--- Data provided ---
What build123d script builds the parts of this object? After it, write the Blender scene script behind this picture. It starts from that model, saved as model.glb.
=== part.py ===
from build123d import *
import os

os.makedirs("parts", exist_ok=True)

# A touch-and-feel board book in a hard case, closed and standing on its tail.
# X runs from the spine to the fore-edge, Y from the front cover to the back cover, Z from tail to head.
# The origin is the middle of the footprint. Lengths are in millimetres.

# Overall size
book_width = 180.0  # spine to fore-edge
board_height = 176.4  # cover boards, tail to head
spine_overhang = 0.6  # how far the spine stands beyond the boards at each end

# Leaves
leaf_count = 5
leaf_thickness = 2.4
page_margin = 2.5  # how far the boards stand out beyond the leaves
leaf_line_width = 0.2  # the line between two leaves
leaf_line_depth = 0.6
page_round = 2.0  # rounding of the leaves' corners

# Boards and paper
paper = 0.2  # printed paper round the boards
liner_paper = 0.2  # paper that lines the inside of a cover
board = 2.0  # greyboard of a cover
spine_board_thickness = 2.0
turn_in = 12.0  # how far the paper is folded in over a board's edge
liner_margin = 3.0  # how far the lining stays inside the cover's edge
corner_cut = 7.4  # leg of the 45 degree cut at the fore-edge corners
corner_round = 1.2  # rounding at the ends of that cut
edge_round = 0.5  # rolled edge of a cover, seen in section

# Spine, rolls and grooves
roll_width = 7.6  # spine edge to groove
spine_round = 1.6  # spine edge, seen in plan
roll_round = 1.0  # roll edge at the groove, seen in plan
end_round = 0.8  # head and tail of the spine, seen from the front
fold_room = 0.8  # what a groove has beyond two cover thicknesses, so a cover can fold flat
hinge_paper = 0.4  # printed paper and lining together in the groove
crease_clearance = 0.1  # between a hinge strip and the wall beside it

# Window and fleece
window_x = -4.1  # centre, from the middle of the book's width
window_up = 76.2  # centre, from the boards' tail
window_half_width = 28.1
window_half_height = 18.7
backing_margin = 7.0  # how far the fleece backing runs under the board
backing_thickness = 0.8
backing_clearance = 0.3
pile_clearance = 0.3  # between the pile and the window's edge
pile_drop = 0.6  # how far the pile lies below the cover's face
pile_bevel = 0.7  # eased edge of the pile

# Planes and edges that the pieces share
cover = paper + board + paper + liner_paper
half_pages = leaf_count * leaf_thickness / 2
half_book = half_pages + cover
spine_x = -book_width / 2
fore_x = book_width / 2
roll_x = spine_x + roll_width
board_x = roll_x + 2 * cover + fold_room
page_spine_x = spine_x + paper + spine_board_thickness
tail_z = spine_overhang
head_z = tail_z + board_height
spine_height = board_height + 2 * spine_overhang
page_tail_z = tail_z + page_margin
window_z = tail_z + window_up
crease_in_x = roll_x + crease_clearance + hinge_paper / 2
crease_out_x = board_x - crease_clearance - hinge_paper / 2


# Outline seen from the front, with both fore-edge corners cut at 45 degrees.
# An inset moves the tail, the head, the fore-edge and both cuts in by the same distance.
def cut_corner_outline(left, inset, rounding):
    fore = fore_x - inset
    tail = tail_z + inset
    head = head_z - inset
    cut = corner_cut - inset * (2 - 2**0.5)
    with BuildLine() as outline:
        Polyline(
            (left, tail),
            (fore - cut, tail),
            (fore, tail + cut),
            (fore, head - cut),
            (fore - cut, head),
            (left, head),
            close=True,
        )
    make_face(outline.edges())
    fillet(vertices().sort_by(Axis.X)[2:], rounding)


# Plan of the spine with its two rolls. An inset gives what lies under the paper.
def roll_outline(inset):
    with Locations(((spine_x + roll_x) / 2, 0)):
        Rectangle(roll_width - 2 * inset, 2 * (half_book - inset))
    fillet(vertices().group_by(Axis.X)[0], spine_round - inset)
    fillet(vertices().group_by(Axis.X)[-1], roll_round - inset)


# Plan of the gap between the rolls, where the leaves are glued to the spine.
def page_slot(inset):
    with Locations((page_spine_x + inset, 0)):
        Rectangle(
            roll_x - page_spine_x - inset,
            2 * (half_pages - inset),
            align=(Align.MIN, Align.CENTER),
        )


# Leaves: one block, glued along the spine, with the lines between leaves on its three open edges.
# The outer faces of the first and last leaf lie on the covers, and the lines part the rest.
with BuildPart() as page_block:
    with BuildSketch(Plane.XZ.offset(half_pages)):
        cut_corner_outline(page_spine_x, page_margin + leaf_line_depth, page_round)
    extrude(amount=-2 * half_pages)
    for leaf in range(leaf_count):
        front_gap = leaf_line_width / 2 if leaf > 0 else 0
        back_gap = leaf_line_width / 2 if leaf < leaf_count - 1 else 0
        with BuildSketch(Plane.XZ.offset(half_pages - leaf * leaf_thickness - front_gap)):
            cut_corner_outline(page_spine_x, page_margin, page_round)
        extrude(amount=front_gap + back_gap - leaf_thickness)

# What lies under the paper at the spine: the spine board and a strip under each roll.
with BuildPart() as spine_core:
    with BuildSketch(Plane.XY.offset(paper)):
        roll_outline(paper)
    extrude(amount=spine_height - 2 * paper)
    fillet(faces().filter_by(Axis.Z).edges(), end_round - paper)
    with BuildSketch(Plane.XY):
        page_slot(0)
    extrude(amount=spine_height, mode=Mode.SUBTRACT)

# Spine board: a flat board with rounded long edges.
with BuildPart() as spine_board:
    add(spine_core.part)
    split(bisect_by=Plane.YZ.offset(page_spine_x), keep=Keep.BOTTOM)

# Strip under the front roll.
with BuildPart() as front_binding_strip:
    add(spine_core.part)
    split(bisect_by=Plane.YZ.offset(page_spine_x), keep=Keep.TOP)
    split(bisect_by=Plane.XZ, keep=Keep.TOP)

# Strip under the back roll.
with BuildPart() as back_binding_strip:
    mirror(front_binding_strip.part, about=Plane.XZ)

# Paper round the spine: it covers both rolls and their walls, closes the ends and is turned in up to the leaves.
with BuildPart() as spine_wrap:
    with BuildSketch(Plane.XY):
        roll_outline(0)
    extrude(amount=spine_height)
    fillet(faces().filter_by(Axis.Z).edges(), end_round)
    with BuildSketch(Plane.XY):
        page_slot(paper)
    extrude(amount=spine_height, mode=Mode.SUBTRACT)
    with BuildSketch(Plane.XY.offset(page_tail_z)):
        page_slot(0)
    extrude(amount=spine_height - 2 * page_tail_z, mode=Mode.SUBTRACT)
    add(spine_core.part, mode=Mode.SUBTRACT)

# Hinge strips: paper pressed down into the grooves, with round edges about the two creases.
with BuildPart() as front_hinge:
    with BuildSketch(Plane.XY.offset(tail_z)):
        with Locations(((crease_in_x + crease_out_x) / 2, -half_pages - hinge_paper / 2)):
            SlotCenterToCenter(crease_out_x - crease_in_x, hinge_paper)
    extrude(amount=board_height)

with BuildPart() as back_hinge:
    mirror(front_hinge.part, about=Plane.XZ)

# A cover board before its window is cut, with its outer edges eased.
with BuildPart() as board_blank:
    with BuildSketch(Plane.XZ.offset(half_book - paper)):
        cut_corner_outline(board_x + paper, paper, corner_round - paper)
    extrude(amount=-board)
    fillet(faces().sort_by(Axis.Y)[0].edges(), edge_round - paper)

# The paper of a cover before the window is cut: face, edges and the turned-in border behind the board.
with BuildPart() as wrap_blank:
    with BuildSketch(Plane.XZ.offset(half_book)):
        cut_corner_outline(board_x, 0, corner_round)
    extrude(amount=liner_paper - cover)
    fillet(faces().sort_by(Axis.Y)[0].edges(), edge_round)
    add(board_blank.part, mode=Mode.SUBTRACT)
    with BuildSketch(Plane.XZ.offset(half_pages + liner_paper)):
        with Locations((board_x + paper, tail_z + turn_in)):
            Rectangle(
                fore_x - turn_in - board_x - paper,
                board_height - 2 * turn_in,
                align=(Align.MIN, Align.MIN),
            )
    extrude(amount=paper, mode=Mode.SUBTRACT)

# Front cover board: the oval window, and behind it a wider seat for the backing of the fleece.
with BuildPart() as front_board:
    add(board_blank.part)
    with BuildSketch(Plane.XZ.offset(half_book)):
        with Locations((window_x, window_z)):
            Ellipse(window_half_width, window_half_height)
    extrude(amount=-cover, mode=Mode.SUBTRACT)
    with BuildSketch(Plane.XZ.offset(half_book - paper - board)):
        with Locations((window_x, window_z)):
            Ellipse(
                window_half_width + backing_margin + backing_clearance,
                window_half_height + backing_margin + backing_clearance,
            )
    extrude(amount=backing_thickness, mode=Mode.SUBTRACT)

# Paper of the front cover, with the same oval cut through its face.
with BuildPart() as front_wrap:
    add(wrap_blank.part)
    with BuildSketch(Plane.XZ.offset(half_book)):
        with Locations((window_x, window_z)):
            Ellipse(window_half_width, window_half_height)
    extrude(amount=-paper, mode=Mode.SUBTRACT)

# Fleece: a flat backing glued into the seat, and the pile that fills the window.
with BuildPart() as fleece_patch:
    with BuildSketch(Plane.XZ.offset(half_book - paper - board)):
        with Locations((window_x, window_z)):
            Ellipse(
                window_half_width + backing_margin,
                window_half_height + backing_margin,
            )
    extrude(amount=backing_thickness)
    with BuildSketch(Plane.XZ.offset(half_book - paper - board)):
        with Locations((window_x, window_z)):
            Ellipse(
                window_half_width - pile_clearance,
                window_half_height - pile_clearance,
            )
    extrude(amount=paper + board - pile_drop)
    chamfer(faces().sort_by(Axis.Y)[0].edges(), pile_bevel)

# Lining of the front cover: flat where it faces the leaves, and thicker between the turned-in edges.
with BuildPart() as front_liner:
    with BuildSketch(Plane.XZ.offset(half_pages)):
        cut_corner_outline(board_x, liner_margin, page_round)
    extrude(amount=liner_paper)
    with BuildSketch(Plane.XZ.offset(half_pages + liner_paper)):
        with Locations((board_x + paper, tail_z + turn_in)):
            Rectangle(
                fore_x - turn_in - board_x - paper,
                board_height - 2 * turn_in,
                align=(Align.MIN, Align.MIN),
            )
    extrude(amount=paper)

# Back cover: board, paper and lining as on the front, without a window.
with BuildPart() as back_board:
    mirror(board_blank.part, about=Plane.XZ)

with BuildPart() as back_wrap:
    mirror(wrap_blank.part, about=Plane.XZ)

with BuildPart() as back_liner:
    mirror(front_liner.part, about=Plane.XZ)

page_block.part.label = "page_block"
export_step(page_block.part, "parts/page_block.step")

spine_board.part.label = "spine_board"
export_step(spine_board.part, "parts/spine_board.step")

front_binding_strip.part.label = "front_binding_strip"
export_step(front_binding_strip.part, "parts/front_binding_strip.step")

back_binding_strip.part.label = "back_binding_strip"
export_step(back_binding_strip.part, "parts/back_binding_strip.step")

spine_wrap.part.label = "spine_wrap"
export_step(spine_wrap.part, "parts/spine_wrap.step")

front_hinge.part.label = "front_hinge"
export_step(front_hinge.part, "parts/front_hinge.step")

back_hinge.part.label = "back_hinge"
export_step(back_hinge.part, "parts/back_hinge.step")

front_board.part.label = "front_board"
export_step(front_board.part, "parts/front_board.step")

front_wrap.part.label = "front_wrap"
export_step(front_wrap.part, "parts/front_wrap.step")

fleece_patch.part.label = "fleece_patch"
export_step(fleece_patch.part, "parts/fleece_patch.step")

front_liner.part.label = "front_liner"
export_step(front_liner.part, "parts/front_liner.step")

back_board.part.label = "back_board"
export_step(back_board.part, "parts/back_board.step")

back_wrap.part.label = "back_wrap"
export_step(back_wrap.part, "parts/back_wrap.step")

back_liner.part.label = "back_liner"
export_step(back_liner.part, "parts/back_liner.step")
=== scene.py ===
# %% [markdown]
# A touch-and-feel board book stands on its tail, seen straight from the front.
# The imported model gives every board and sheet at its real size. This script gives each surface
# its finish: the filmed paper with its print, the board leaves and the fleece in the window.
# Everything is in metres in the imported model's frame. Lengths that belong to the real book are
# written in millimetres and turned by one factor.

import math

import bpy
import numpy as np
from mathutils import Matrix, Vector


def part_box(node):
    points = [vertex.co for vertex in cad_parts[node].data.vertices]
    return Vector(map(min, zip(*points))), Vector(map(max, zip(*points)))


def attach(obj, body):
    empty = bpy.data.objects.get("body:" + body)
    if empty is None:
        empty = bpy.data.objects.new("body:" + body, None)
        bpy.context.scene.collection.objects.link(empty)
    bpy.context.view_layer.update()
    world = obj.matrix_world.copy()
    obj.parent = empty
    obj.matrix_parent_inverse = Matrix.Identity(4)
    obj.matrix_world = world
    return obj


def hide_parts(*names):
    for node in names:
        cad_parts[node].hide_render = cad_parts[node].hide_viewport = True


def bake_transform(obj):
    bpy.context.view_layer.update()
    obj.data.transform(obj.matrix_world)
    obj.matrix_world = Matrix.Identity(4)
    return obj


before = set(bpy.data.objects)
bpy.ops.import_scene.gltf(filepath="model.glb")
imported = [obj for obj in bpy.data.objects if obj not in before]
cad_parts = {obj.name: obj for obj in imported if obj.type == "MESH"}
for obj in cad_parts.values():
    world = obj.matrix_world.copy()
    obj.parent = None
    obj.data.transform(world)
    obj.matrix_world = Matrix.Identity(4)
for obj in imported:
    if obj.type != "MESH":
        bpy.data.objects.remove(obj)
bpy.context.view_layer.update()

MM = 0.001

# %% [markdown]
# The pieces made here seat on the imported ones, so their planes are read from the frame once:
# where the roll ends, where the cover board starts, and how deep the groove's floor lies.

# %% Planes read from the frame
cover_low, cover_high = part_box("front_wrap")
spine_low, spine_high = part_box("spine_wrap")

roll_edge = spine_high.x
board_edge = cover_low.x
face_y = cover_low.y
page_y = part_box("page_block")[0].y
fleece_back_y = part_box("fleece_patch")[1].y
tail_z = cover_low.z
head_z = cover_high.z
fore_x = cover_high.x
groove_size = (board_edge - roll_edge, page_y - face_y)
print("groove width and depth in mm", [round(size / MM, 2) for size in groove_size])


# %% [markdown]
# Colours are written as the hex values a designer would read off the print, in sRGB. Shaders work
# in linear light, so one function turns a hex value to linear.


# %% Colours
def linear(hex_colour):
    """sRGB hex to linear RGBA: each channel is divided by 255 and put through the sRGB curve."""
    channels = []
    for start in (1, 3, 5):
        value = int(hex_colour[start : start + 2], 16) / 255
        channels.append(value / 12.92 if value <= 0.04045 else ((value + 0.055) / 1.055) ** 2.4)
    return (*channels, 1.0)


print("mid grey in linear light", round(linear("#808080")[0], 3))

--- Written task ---
Go through the material above and output exactly the lines from the one containing "# The imported" through the one containing "imported = [obj".

--- Answer to the task ---
# The imported model gives every board and sheet at its real size. This script gives each surface
# its finish: the filmed paper with its print, the board leaves and the fleece in the window.
# Everything is in metres in the imported model's frame. Lengths that belong to the real book are
# written in millimetres and turned by one factor.

import math

import bpy
import numpy as np
from mathutils import Matrix, Vector


def part_box(node):
    points = [vertex.co for vertex in cad_parts[node].data.vertices]
    return Vector(map(min, zip(*points))), Vector(map(max, zip(*points)))


def attach(obj, body):
    empty = bpy.data.objects.get("body:" + body)
    if empty is None:
        empty = bpy.data.objects.new("body:" + body, None)
        bpy.context.scene.collection.objects.link(empty)
    bpy.context.view_layer.update()
    world = obj.matrix_world.copy()
    obj.parent = empty
    obj.matrix_parent_inverse = Matrix.Identity(4)
    obj.matrix_world = world
    return obj


def hide_parts(*names):
    for node in names:
        cad_parts[node].hide_render = cad_parts[node].hide_viewport = True


def bake_transform(obj):
    bpy.context.view_layer.update()
    obj.data.transform(obj.matrix_world)
    obj.matrix_world = Matrix.Identity(4)
    return obj


before = set(bpy.data.objects)
bpy.ops.import_scene.gltf(filepath="model.glb")
imported = [obj for obj in bpy.data.objects if obj not in before]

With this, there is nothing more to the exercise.